In business and finance, a patent is a legally granted property right that provides exclusive ownership and protection to an inventor or assignee for a novel and useful invention or innovation. A patent grants the holder the exclusive right to use, make, sell, or licence the patented invention. This exclusivity allows the patent owner to prevent others from using or profiting from the invention without their permission. A patent has a defined lifespan, typically 20 years from the date of filing. After this period, the patent expires, and the invention enters the public domain.
Types of patents:
- Utility patents: These cover new and useful processes, machines, manufactures, or compositions of matter.
- Design patents: These protect the ornamental design or aesthetic appearance of a functional item. They do not cover the item’s function.
- Plant patents: These are granted for new and distinct varieties of reproduced plants.

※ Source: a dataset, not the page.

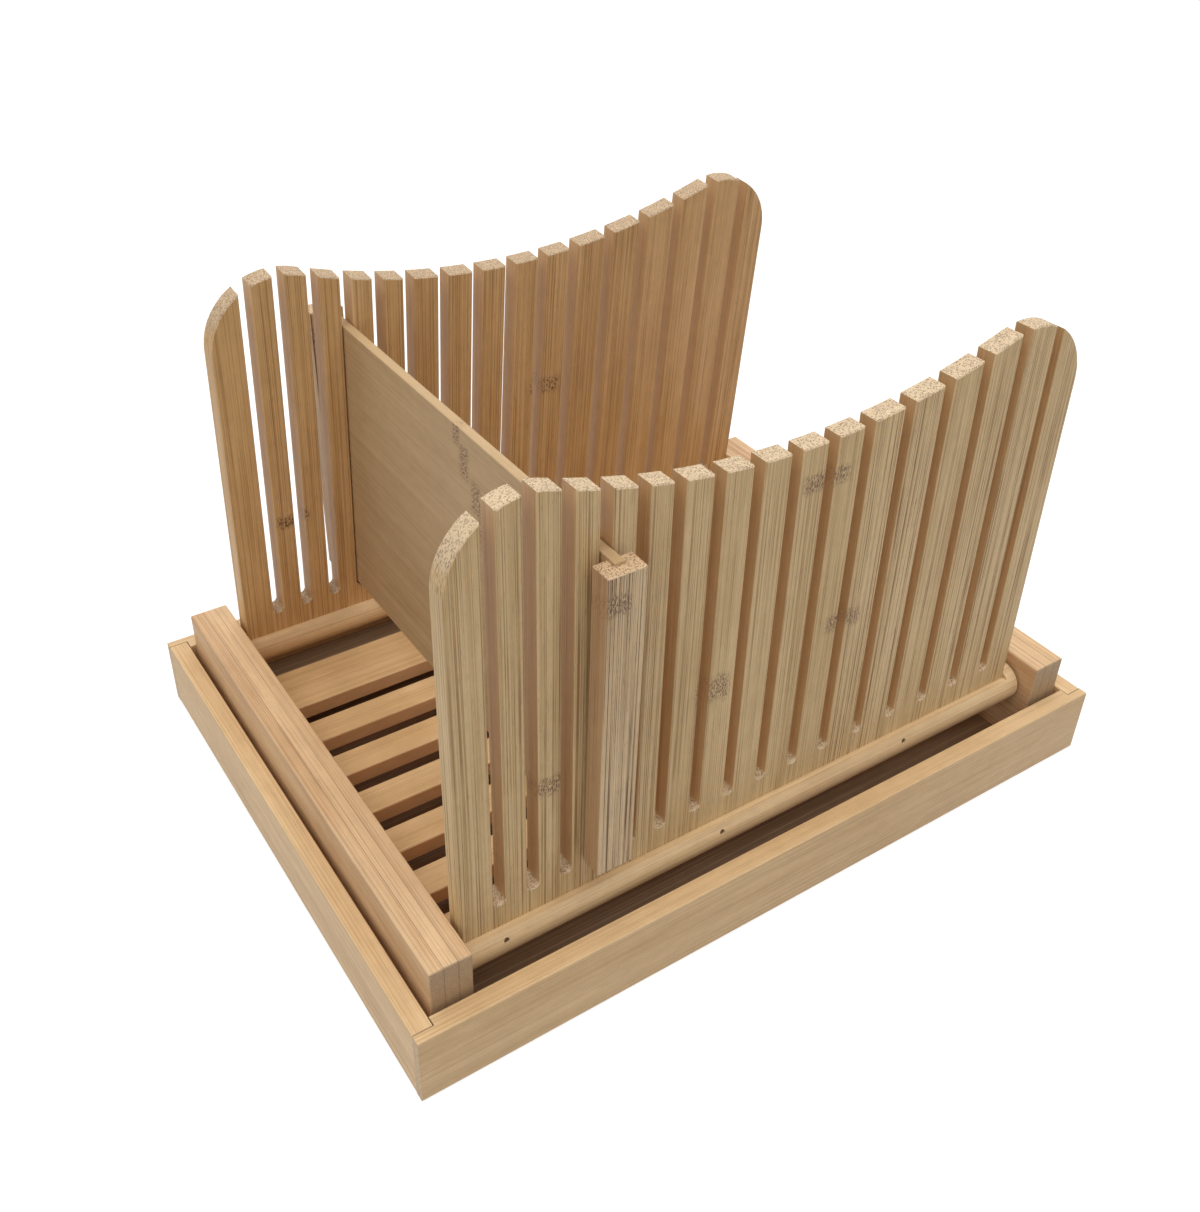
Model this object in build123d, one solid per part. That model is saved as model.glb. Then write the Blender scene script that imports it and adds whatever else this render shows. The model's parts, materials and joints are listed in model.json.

To obtain a patent, the inventor must file a patent application with the relevant national or regional patent office. This application includes a detailed description of the invention, along with any necessary drawings or diagrams.
Patents can enhance a company’s attractiveness to investors and lenders, as they provide a tangible asset that can be valued and used as collateral.
Obtaining and maintaining a patent can be expensive and involve legal complexities. Businesses must weigh the costs against the potential benefits. Holding a patent also means defending it. This can lead to legal battles if others dispute the validity or infringement of the patent.